Pretty good, indeed. The film earned Washington a Golden Globe nomination, an Oscar nod, and rave reviews. “Denzel Washington stands at the center of the film, in a performance of enormous breadth,” Roger Ebert wrote. “He never seems to be trying for an effect, and yet he is always convincing.”

Washington made his directorial debut with 2002’s Antwone Fisher, in which he co-starred as a military psychiatrist who helps a naval enlistee (Derek Luke) confront his traumatic childhood. The film earned Washington a Black Reel Award for best director. He also directed and starred opposite Forest Whitaker in the 2007 Golden Globe-nominated drama The Great Debaters, playing real-life debate coach Melvin B. Tolson, who guided his students at the historically black Wiley College to the national championship in 1935 during the Jim Crow era. “You know, the thing that makes me most proud is that I think I have a good eye for young actors,” Washington told EW before the film’s release. “My passion is just to see other people do well.”

It’s a passion that’s evidenced outside of Hollywood in his philanthropic endeavors. Washington served as national spokesman for Boys & Girls Clubs of America for more than 20 years. He has also made substantial donations to the Fisher House Foundation, Wiley College, The Children’s Fund of South Africa, and Fordham University.

Washington is only the third African-American recipient in the history of the Cecil B. DeMille Award, which was established in 1952; Sidney Poitier was honored in 1982, and Morgan Freeman in 2012.

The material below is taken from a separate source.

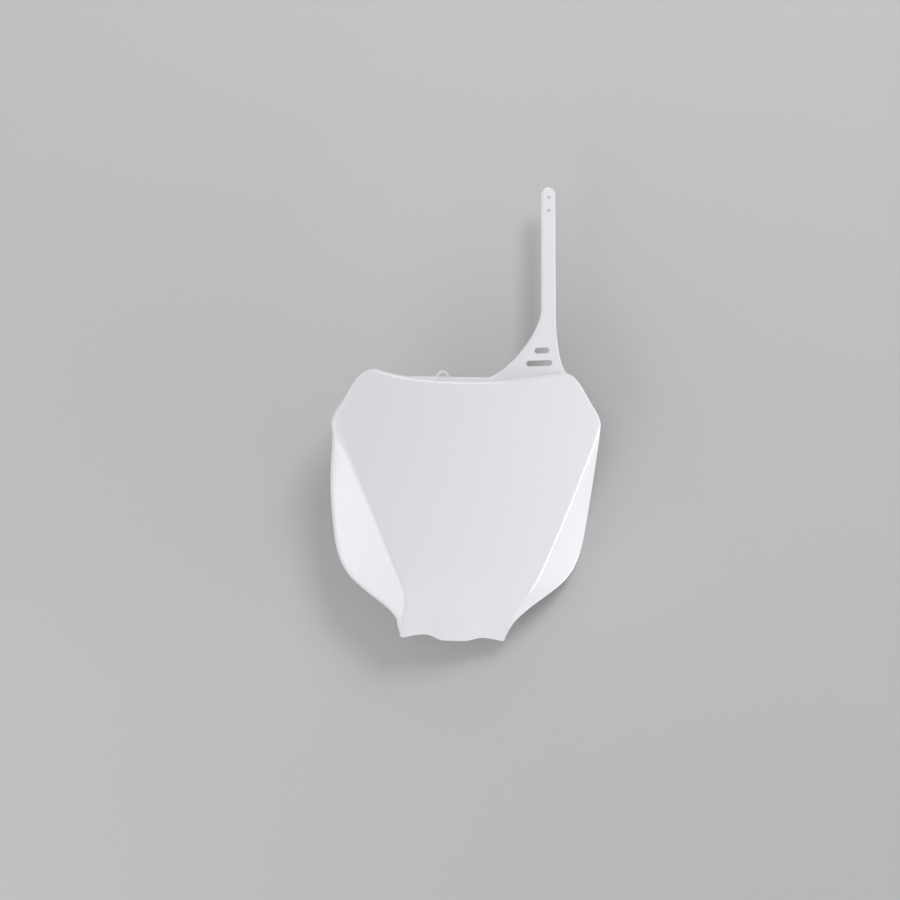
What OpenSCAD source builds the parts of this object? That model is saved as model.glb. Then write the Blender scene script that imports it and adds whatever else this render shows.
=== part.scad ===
// Front number board of a motocross motorcycle, moulded in one piece.
// +X is the viewer's right, +Y points to the back of the board and +Z up.
// The origin lies midway between the two locating pins, in the plane of their seats.

/* [Face outline] */
// Width of the face across the shoulders
shoulder_w = 241; // [232:1:252]
// Height of the shoulders above the pins
shoulder_h = 98; // [92:1:104]
// Width of the face between the two top corners
top_w = 170; // [158:1:182]
// Height of the top corners above the pins
top_h = 144.5; // [140:0.5:152]
// How far the top edge dips between its corners
top_dip = 9.5; // [5:0.5:12]
// How level the left half of that dip runs. 2 makes it a parabola
top_level_left = 2.8; // [2:0.1:4]
// Width of the face where the hips begin to turn in
hip_w = 233.4; // [224:0.2:240]
// Height at which the hips begin to turn in
hip_h = 13; // [4:1:20]
// Width of the face halfway down the flanks
flank_w = 193.6; // [180:0.2:204]
// Drop of that flank point below the pins
flank_drop = 40; // [34:0.5:46]
// Slope of the flanks there, in degrees from level
flank_slope = 44.5; // [36:0.5:52]
// Width of the tongue at the bottom edge
tongue_w = 95.2; // [86:0.2:106]
// Drop of the bottom edge below the pins
tongue_drop = 96; // [89:0.2:104]
// How far the tongue sits to the left of the middle
tongue_shift = 7; // [0:0.2:10]
// Tilt of the bottom edge, in degrees, lower on the right
tongue_tilt = 3.2; // [0:0.2:5]
// Rise of the left scallop in the bottom edge
scallop_left = 5.2; // [0:0.2:6]
// Rise of the right scallop in the bottom edge
scallop_right = 3.6; // [0:0.2:6]
// Distance of each scallop from the middle of the tongue
scallop_at = 27; // [24:0.5:29]
// Half width of each scallop on its inner side
scallop_in_w = 18; // [12:0.5:20]
// Half width of each scallop on its outer side
scallop_out_w = 32; // [20:1:40]

/* [Face shape] */
// Distance from the seat plane to the front of the face, where it stands furthest forward
face_depth = 14; // [12:0.5:18]
// Radius of the face, seen from above
face_r = 600; // [480:10:900]
// Radius of the face, seen from the side
bow_r = 455; // [400:5:700]
// Height above the pins at which the face stands furthest forward
bow_h = 60; // [50:1:75]
// Angle by which the side panels fold back beside the tongue
panel_angle_low = 25; // [16:1:34]
// Angle by which they fold back at the shoulders
panel_angle_high = 52; // [42:1:58]
// Half width between the two creases, at the height of the pins
crease_half_w = 80.6; // [76:0.2:86]
// Lean of the creases, in degrees from upright
crease_lean = 24.2; // [21:0.1:27]
// Gap between a crease and the tongue's corner
crease_gap = 2; // [0.5:0.1:4]
// Lean of the creases beside the tongue
tongue_lean = 4; // [0:1:10]
// Half width of the rounding over a crease, beside the tongue
crease_soft_low = 2; // [1.5:0.5:8]
// Half width of the rounding over a crease, at the shoulders
crease_soft_high = 5; // [3:0.5:13]
// Drop below the pins at which the tongue starts to roll back
roll_start = 30; // [20:1:40]
// Radius of that roll
roll_r = 100; // [75:5:150]
// Depth of the two hose flutes in the tongue
flute_depth = 1.6; // [0:0.2:3]

/* [Wall and rim] */
// Thickness of the moulded wall
wall = 2.2; // [1.8:0.1:2.8]
// Outer radius of the rounded edge
edge_r = 3.5; // [3.2:0.1:5]
// Outer radius of that edge under the tongue
lip_r = 1.6; // [1.2:0.1:2.6]
// Depth of the return rim along the sides
rim_d = 7; // [4:0.5:10]
// Draft of that rim, in degrees
rim_draft = 8; // [2:1:12]
// Depth of the lip under the tongue
lip_d = 1; // [0.5:0.1:2]

/* [Strap] */
// Distance of the strap from the middle of the board
strap_x = 73.8; // [68:0.2:76]
// Width of the strap above its root
strap_w = 13.5; // [11.5:0.1:14.5]
// Width of the strap at its tip
tip_w = 12.8; // [10:0.1:13.5]
// Height of the strap's tip above the pins
strap_h = 315.5; // [290:0.5:345]
// Thickness of the strap and its ledge
strap_t = 2.4; // [2:0.1:3]
// Distance from the seat plane to the back of the strap
strap_back = 3.6; // [3:0.2:6]
// Height above the ledge at which the strap starts to widen into its root
root_rise = 64.4; // [58:0.2:72]
// Reach of the root to the left of the strap's axis
root_left = 58; // [50:1:66]
// Reach of the root to the right of the strap's axis
root_right = 18; // [15:0.5:20]
// Diameter of the two holes at the tip
hole_d = 3; // [2.6:0.1:4.2]
// Distance between the two holes
hole_pitch = 12.2; // [9:0.1:16]
// Distance from the tip to the upper hole
hole_inset = 9.3; // [6:0.1:12]
// Height of the lower slot's middle, as a share of the root's rise
low_slot_share = 0.21; // [0.19:0.005:0.23]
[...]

It was Poitier who offered Washington a piece of life-changing advice: “Sidney Poitier told me the first three or four films you make will determine how you’re perceived in this business,” Washington told EW while reflecting on one of his early films, the 1981 comedy Carbon Copy. “Later on, I was offered another comedy, but it wasn’t funny to me — I thought it was quite racist. I didn’t take it, and I waited about six months and I got Cry Freedom.” The 1987 biopic about South African activist Stephen Biko earned Washington his first Oscar nomination. “That movie changed everything,” he said. “I could have taken that bad comedy and had a totally different career.”